All interaction with physical or simulated devices is isolated behind a single abstraction:

apms::hw::IHardwareBackend

This boundary ensures:

  • Core logic does not depend on OS or hardware APIs
  • SIL and HIL share the same execution path
  • Hardware can be swapped without refactoring the system

3.2 Responsibilities

The hardware backend is responsible for:

  • Device initialization and teardown
  • Blocking I/O of time-stamped data blocks
  • Reporting capability support
  • Maintaining format integrity across the boundary

The core system assumes nothing about how these tasks are implemented.

3.3 Reference Backend

The reference backend provides:

  • Deterministic SIL execution
  • Loopback-based HIL scaffolding
  • Configurable latency, jitter, and end-of-stream behavior

It exists to validate system behavior, not to model hardware perfectly.


4. Core Processing Layer

The core processing layer:

  • Consumes input blocks from the backend
  • Produces output blocks for projection
  • Operates entirely in terms of abstract data structures
  • Contains no direct hardware or policy enforcement code

This layer is intentionally kept small and explicit to simplify:

  • Replay
  • Debugging
  • Formal reasoning

5. Policy Layer

5.1 Design Philosophy

Policies express what must be true, not how to act.

The policy layer is:

  • Declarative
  • Side-effect free
  • Evaluated explicitly by the caller

5.2 Policy Types

Policies include:

  • Scalar limits (safety envelopes)
  • Slew-rate limits (rate-of-change constraints)
  • Duration limits (time-based constraints)

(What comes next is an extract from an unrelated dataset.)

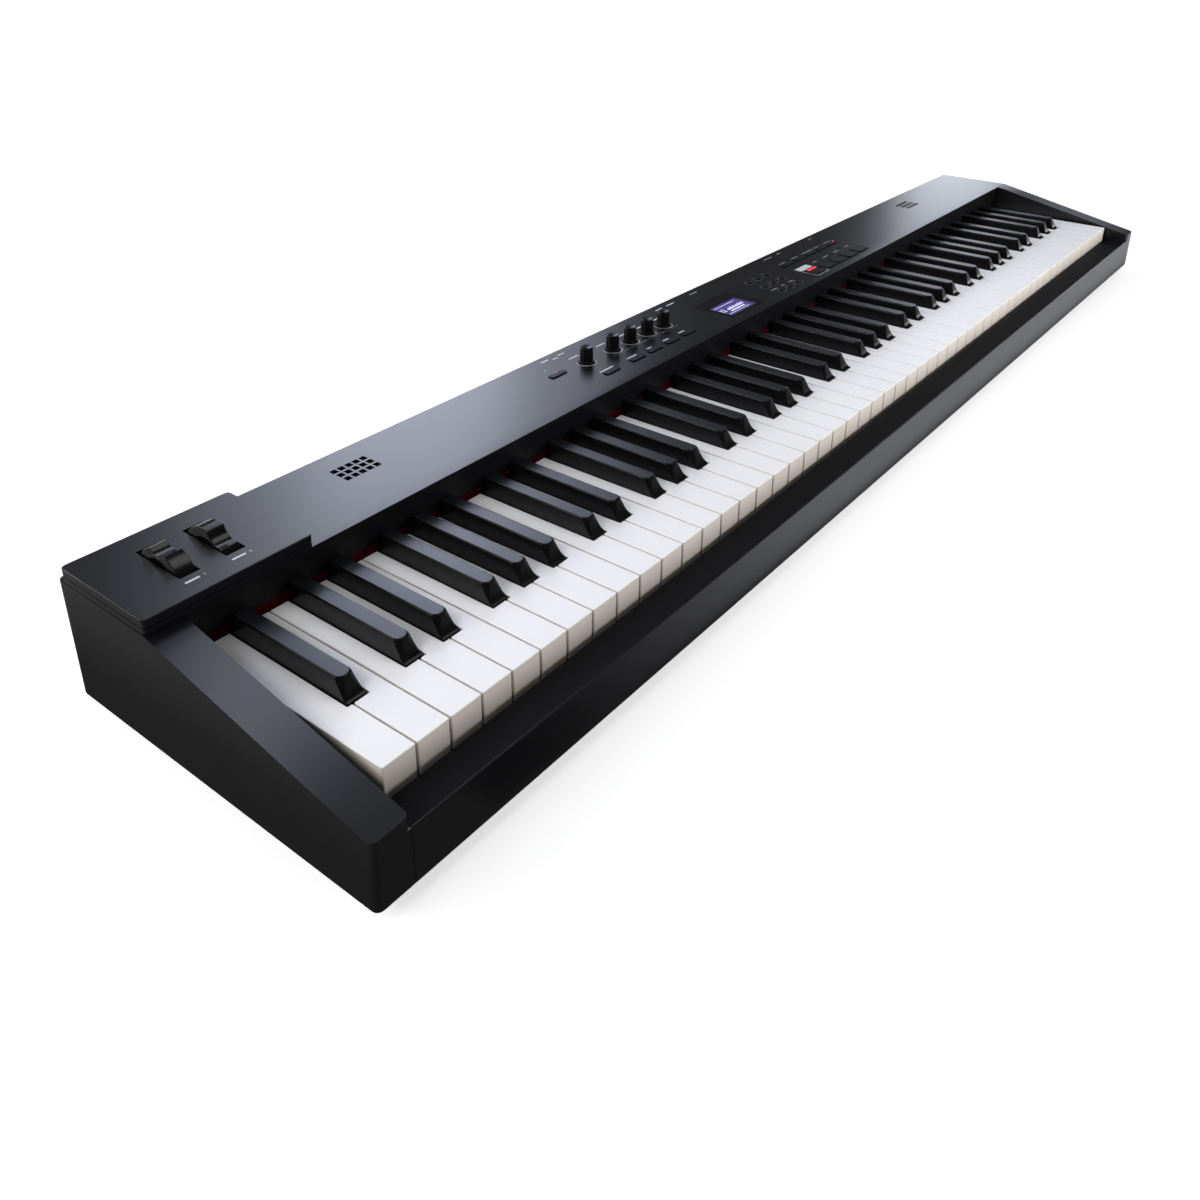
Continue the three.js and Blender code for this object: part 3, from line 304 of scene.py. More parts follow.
def ivory_grain_and_shade(name, tone):
    """A white key's front and side: fine upright grain, and painted shade that darkens them towards
    their foot
    """
    material = finish(
        name, tone, 0.5, grain=900, stretch=(1, 1, 0.06), variation=0.03, bump=0.1, specular=0.3
    )
    tree, shader, place = parts_of(material)
    ramp = next(node for node in tree.nodes if node.bl_idname == "ShaderNodeValToRGB")
    height = wired(tree, "ShaderNodeSeparateXYZ", [("Vector", place)]).outputs["Z"]
    low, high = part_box("octave_1_keys_c_e_g_b")
    # Painted shade: the colour darkens towards the foot of the key
    shade = mapped(tree, height, (low.z, high.z), (0.72, 1.0))
    mixed = wired(tree, "ShaderNodeMix", data_type="RGBA", blend_type="MULTIPLY")
    mixed.inputs["Factor"].default_value = 1.0
    colour_a, colour_b, result = mixed.inputs[6], mixed.inputs[7], mixed.outputs[2]
    tree.links.new(ramp.outputs["Color"], colour_a)
    tree.links.new(shade, colour_b)
    tree.links.new(result, shader.inputs["Base Color"])
    return material


def felt_finish(name, tone):
    """Felt: matted fibres"""
    fibres = dict(grain=2600, variation=0.25, bump=0.6, depth=0.0006, mottle=90)
    return finish(name, tone, 0.95, specular=0.03, **fibres)


def board_finish(name, tone):
    """A circuit board: tracks under a green lacquer"""
    material = finish(name, tone, 0.4, grain=400, variation=0.08, bump=0.05, coat=0.3)
    tree, shader, place = parts_of(material)
    tracks = wired(tree, "ShaderNodeTexBrick", [("Vector", place)])
    tracks.inputs["Scale"].default_value = 120.0
    tracks.inputs["Mortar Size"].default_value = 0.06
    tracks.inputs["Color1"].default_value = (*tone, 1)
    tracks.inputs["Color2"].default_value = (*[value * 1.25 for value in tone], 1)
    tracks.inputs["Mortar"].default_value = (*[value * 2.2 for value in tone], 1)
    tree.links.new(tracks.outputs["Color"], shader.inputs["Base Color"])
    return material


FINISHES = {}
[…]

Each policy returns a structured result indicating:

  • Whether a violation occurred
  • Severity (advisory → abort)
  • Human-readable context

Enforcement decisions are made outside the policy layer.

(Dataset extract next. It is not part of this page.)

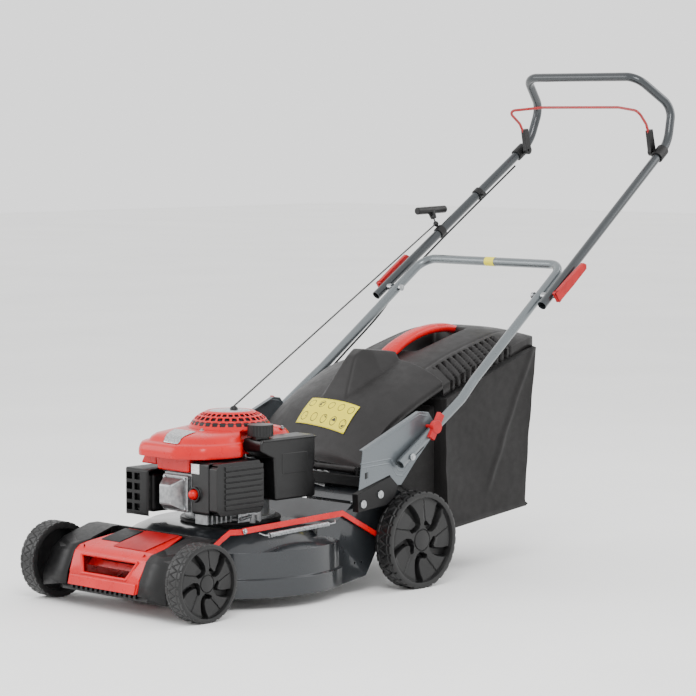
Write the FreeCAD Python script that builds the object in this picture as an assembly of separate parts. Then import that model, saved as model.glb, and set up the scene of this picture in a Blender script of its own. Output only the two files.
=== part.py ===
import FreeCAD, Part
import math
import os

V = FreeCAD.Vector

# Petrol lawn mower, pushed by hand. X runs across the machine, with the operator's left at +X,
# Y runs from the nose to the handle, and Z is up. Stations along Y are counted from the front
# wheels' centres, and export() moves the whole machine so that its middle is at Y = 0.

# ---- driving dimensions, millimetres -------------------------------------------------------
FRONT_WHEEL_R = 85.0
FRONT_WHEEL_WIDTH = 45.0
FRONT_WHEEL_FACE = 264.0        # outer face of a front wheel from the middle
REAR_WHEEL_R = 111.0
REAR_WHEEL_WIDTH = 47.5
REAR_WHEEL_FACE = 279.5
WHEELBASE = 650.0
HUB_R = 19.0
SPINDLE_R = 5.0
TREAD_DEPTH = 2.6
TREAD_LUGS = 30

CUT_WIDTH = 470.0               # tip to tip of the blade
TIP_CLEARANCE = 19.0            # blade tip to the skirt
SHEET = 2.2                     # pressed steel of the deck
SKIRT_Z = 27.0
SHOULDER_Z = 127.0
DECK_TOP_Z = 166.0
SHOULDER_R_DROP = 76.0
CRANK_Y = 310.0
HOUSING_X = 218.0               # half width of the chute housing
HOUSING_REAR_Y = 725.0
CHUTE_LIP_Z = 170.0
HINGE_Y = 538.0
HINGE_Z = 272.0

ROD_R = 6.0                     # cross rods of the axles
ARM_T = 5.0
CRANK_ARM = 45.0                # spindle to cross rod
CRANK_ANGLE = 30.0              # spindle above the cross rod at the lowest cut
LINK_T = 3.0
LINK_H = 13.0

TUBE_R = 11.0
TUBE_WALL = 1.5
FOLD_Y = 620.0                  # pivot of the lower handle
FOLD_Z = 304.0
LOWER_X = 258.0
KNEE_X = 249.0
KNEE_Y = 852.0
KNEE_Z = 461.0
CROSSBAR_X = 228.0
CROSSBAR_Y = 1195.0
CROSSBAR_Z = 716.0
CLAMP_BACK = 74.0               # clamp bolt from the fold bolt
CLAMP_RISE = 63.0
UPPER_FOLD_Y = 1098.0
UPPER_FOLD_Z = 646.5
UPPER_END = (272.7, 1065.0, 626.0)
UPPER_BEND = (228.0, 1594.0, 1004.6)
UPPER_BACK = (219.0, 1622.0, 1095.0)
UPPER_TOP = (180.0, 1528.0, 1171.0)
BAIL_Y = 1560.0
BAIL_Z = 985.0
BAIL_WIRE_R = 3.5

CASE_R = 88.0                   # engine crankcase
SHAFT_R = 12.5
HOOD_Z = 324.0
HOOD_TOP_Z = 366.0
GRILLE_R = 94.0
GRILLE_TOP_Z = 413.0
PLASTIC = 2.5                   # wall of moulded covers

BAG_X = 208.0
LID_FRONT_Y = 803.0
BAG_REAR_Y = 1132.0
BAG_FLOOR_Z = 111.0
BOLT_R = 4.0

RUN = 0.05                      # radial clearance of a turning fit
GAP = 0.5                       # clearance between pieces that move past each other

CHASSIS_X = FRONT_WHEEL_FACE - FRONT_WHEEL_WIDTH - 14.0
BLADE_R = CUT_WIDTH / 2
DECK_R = BLADE_R + TIP_CLEARANCE + SHEET + 3.0
REAR_WHEEL_Z = REAR_WHEEL_R
FRONT_WHEEL_Z = FRONT_WHEEL_R
NOSE_Y = -FRONT_WHEEL_R
TAIL_Y = UPPER_BACK[1] + 4.0
MIDDLE_Y = (NOSE_Y + TAIL_Y) / 2

# ---- details of the pieces, millimetres ---------------------------------------------------
MOUNT_HOLES = ((489.0, 70.0), (511.0, 70.0))
MOUNT_HOLE_R = 2.5
BRACKET_BOLTS = ((484.0, 207.0), (539.0, 224.0))
BRACKET_X = 243.0
PLATE_X = 229.5
COVER_X = 122.0
COVER_Z = 53.0
COVER_BACK_Y = 84.0
SLOT_X = 88.0
FLAP_HALF = 186.0
FLAP_END_Y = 798.0
FLAP_STATIONS = ((HINGE_Y + 10, 276, 14, FLAP_HALF - 6), (618, 362, 34, FLAP_HALF),
                 (700, 413, 44, FLAP_HALF + 6),
                 (FLAP_END_Y, 458, 46, FLAP_HALF + 12))
LID_STATIONS = ((LID_FRONT_Y, 440, 40, 199), (900, 480, 40, 202), (1040, 528, 34, 200),
                (BAG_REAR_Y, 549, 16, 192))
LID_SIDE = 24.0
GRIP_ARCH = ((826, 488), (868, 548), (965, 568), (1052, 560), (1085, 548))
CAM_X = 286.0
TUBE_ANGLE = 35.6
HOLDER_X = 199.5
ROPE_R = 2.0
ROPE_EXIT = V(0, CRANK_Y + 12, GRILLE_TOP_Z + 9)
GUIDE = V(-262, 1272, 800)
GRIP_CENTRE = V(-277, 1270, 833)
GUIDE_R = 7.0
CABLE_R = 2.5
CABLE_HIGH = [(-231, 1541, 944), (-237, 1471, 894), (-243, 1411, 851), (-247, 1351, 809),
              (-252, 1291, 766),
              (-256, 1231, 722), (-258, 1171, 679), (-254, 1112, 632), (-241, 1051, 586), (-242, 991,
                                                                                           541),
              (-245, 931, 497), (-245, 890, 467)]
CABLE_LOW = [(-245, 889.6, 466.7), (-240, 830, 426), (-236, 772, 394), (-235, 714, 364), (-233, 658, 334),
             (-229, 604, 307), (-222, 552, 281), (-208, 502, 262), (-184, 456, 250), (-150, 420, 243),
             (-112, 396, 238), (-73, 361.5, 230)]
CYL_X = 12.0
HEAD_Y = 142.0
ENGINE_Z = DECK_TOP_Z + 6.0
PULLEY_R = 45.0
HOOD_OUTLINE = ((-72, 98), (46, 98), (104, 134), (122, 190), (122, 246), (84, 262), (84, 440), (50, 466),
                (-72, 466), (-118, 424), (-130, 320), (-126, 200), (-106, 132))
TANK_CAP_Y = 287.0
TANK_CAP_X = 123.0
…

6. Profiling and Observability

6.1 Principles

Profiling is designed to:

  • Observe without influencing behavior
  • Be optionally compiled out
  • Produce deterministic, auditable metrics

6.2 Metrics

The profiling layer can capture:

  • Stage execution durations
  • Loop periods
  • Min / max / mean statistics
  • Jitter relative to declared targets

All metrics are collected using monotonic time and stored in a stable format suitable for logging or export.


7. SIL and HIL Integration

7.1 Software-in-the-Loop (SIL)

SIL execution uses:

  • The same core logic
  • The same policy evaluation
  • A simulated backend

This enables:

  • Deterministic replay
  • Regression testing
  • Policy boundary validation

7.2 Hardware-in-the-Loop (HIL)

HIL execution uses:

  • The same core logic
  • The same policy evaluation
  • A real or semi-real backend

This validates:

  • Timing behavior
  • Integration stability
  • Hardware interface assumptions

No code paths are exclusive to SIL or HIL.


8. Time and Type Consistency

All timing and common scalar types are centralized in src/common/types.hpp.